Given data:
■ ■ ■ ■

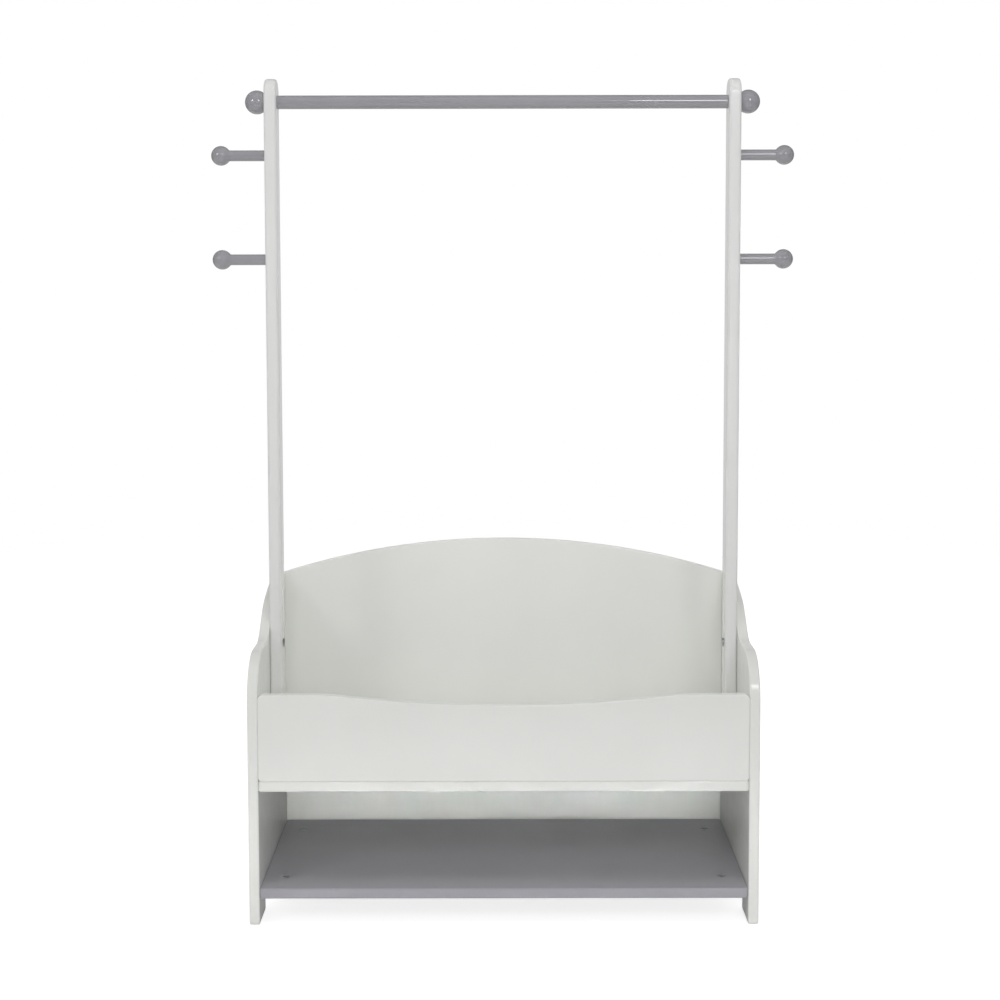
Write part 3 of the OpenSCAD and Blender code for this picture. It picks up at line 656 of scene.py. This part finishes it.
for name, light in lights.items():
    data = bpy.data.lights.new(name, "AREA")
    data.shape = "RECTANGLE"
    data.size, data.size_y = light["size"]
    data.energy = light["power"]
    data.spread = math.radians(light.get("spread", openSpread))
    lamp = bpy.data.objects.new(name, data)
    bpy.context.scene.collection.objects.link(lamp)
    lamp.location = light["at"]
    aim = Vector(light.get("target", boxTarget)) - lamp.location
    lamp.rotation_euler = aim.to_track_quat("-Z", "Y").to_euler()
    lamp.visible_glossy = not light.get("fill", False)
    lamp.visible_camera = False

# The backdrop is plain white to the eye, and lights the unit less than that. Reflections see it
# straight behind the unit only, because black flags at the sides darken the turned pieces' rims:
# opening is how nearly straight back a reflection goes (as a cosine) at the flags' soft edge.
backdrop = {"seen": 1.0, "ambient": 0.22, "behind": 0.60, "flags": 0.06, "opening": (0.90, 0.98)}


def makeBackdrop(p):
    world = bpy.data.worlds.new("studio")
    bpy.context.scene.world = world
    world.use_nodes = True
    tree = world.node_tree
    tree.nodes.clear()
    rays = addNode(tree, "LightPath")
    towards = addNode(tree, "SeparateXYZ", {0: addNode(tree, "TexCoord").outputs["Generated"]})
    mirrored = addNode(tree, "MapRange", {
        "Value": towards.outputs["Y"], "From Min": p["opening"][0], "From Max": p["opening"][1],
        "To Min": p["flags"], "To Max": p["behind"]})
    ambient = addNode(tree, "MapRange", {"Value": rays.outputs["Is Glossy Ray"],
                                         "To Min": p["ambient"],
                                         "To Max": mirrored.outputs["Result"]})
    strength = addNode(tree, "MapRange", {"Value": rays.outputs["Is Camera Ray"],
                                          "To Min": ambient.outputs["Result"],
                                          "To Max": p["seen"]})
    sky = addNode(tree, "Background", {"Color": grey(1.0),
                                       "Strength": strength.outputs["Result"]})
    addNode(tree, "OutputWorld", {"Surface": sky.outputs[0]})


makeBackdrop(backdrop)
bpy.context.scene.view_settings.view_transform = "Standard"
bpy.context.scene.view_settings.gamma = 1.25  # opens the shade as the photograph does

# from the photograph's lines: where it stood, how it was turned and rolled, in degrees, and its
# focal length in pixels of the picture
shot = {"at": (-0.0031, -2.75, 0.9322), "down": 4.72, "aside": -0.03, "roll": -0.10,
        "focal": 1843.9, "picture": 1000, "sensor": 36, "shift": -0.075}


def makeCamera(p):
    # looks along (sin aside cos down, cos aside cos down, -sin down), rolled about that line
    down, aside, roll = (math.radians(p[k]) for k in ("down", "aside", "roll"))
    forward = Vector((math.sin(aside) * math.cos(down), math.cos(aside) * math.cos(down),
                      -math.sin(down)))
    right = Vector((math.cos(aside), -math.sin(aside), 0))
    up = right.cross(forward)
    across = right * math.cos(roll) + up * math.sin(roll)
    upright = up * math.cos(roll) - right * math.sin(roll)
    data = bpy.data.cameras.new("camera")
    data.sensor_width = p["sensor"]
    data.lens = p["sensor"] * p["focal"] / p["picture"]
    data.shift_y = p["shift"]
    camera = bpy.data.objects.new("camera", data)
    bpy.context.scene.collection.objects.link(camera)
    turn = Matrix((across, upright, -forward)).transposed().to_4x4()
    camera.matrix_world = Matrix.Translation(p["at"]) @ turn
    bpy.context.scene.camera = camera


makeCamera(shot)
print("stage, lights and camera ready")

■ ■ ■ ■

What you are asked to do:
Quote exactly the stretch of lines above that starts at the first one and ends at the line with "lamp.visible_camera = False", and nothing beyond it.

Expected output:
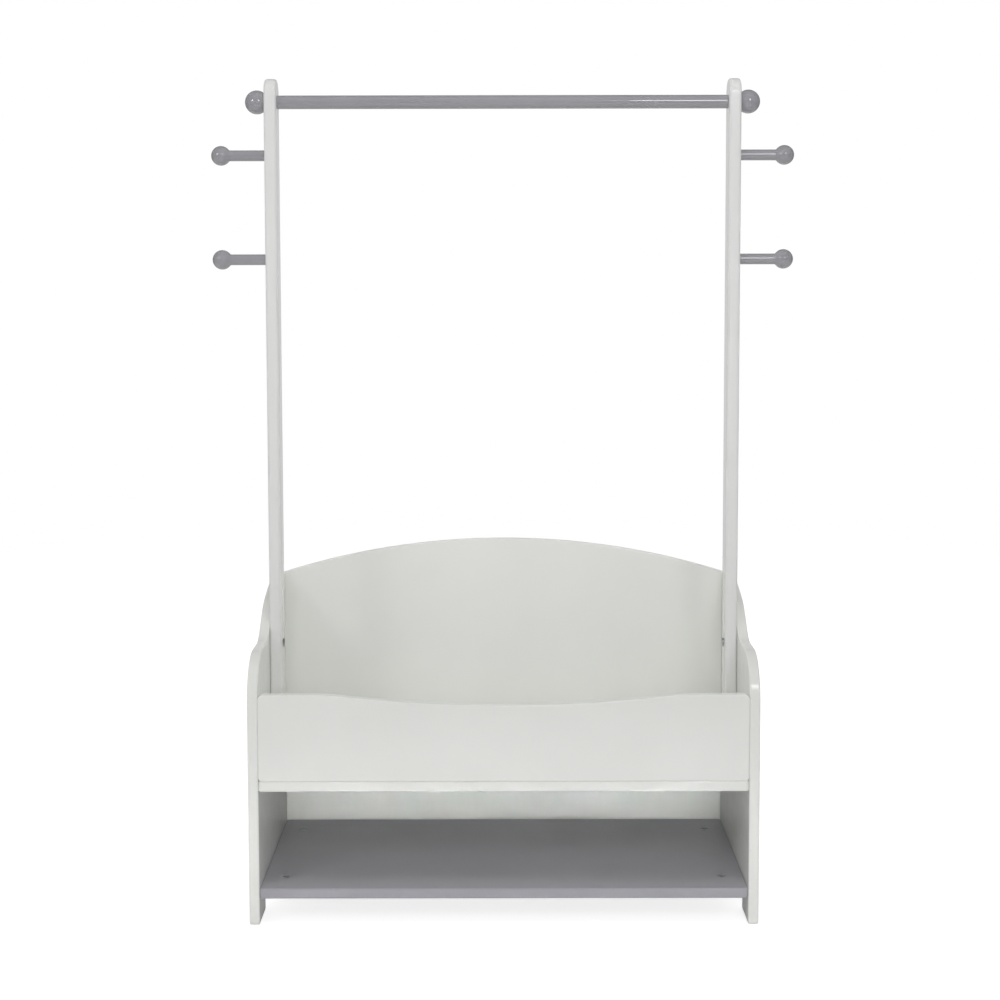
Write part 3 of the OpenSCAD and Blender code for this picture. It picks up at line 656 of scene.py. This part finishes it.
for name, light in lights.items():
    data = bpy.data.lights.new(name, "AREA")
    data.shape = "RECTANGLE"
    data.size, data.size_y = light["size"]
    data.energy = light["power"]
    data.spread = math.radians(light.get("spread", openSpread))
    lamp = bpy.data.objects.new(name, data)
    bpy.context.scene.collection.objects.link(lamp)
    lamp.location = light["at"]
    aim = Vector(light.get("target", boxTarget)) - lamp.location
    lamp.rotation_euler = aim.to_track_quat("-Z", "Y").to_euler()
    lamp.visible_glossy = not light.get("fill", False)
    lamp.visible_camera = False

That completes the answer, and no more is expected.